A Study On The Catastrophe And The Chaotic Motion Of Shallow Shells Under Pressure And Temperature And Transverse Periodic Load

The bifurcation and the elementary catastrophe theory and chaos theory have been employed to investigate some shells for the purpose of nonlinear analysis in this paper. The catastrophe analysis of shallow shells subjected to static pressure load and varying temperature is studied. The chaotic motion of shallow shells subjected to transverse periodic load and static load, varying temperature and initial defect of shells is investigated by Milnikov method and numerical analysis. We can introduce the beneficial study in this paper as follows: 1. The catastrophe analysis of Koiter general theoty of postbuckling problem has been completed in chapter2. 2. The postbuckling problem of shallow shells is studied in chapter3. This investigation is based on Donnel-Kàrmán eguations and a new nonlinear eguation is established, and the stress function and nonlinear dynamic system are carried out.

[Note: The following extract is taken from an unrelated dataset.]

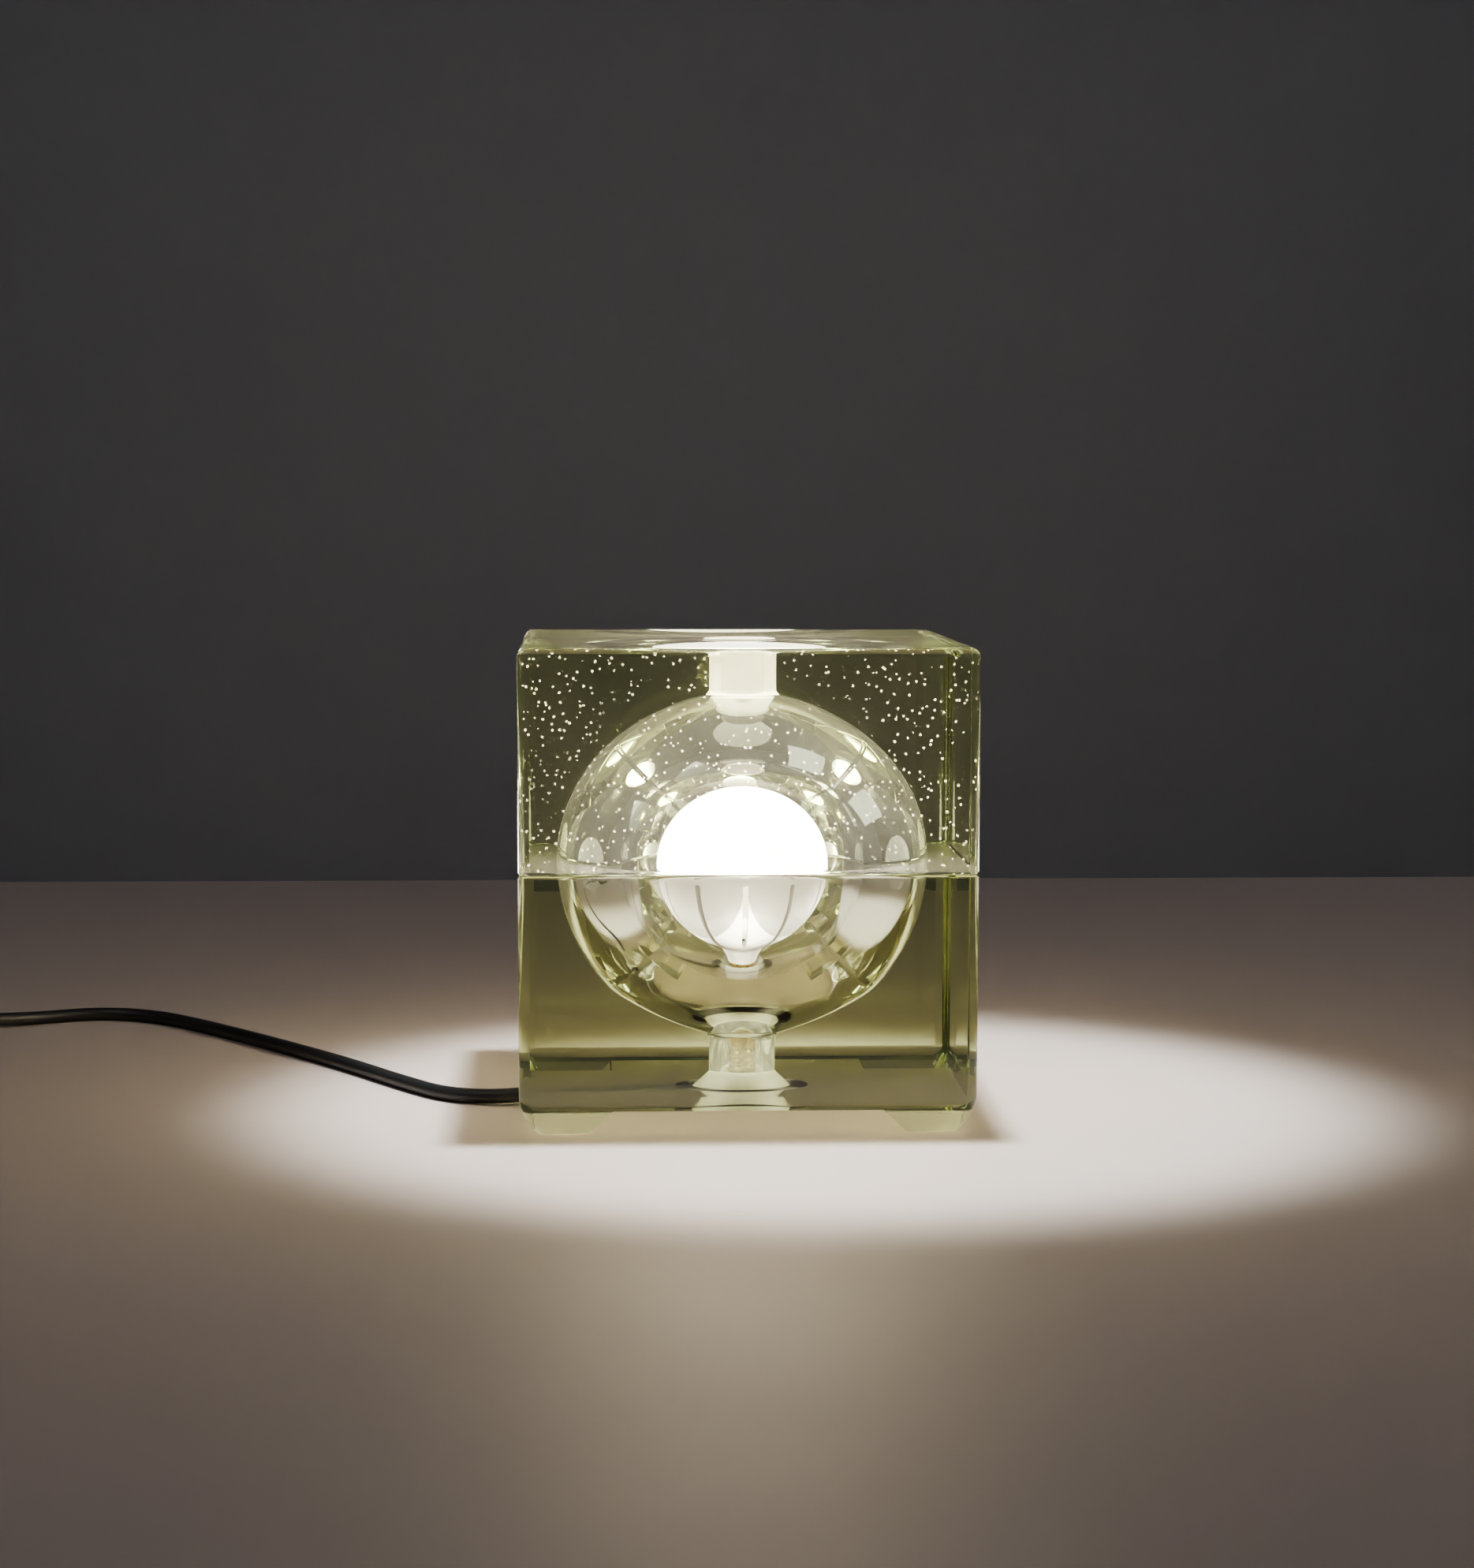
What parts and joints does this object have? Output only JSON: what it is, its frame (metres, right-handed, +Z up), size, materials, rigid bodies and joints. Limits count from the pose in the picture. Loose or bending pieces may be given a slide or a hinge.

In addition, the catastrophe analysis of shallow shells has been completed in chapter3. 3. The nonlinear dynamic system of double-curve shallow shells, plate, cylindrical shell and shallow spherical shell subjected to transverse periodic load and varying temperature are established in chapter4. The critical chaotic motion of cylindrical shell is given by Melnikov function, and the numerical analysis is carried out in chapter5, which contain rectangular plate, cylindrical shell and shallow spherical shell. The time-displacement history diagram and phase –plane diagram, chaos-bifurcation diagram and Poincare map are employed to determine the motion is chaotic or not. Using these theoretical and numerical methods, the chaotic motion of the nonlinear dynamic systems are investigated in this paper.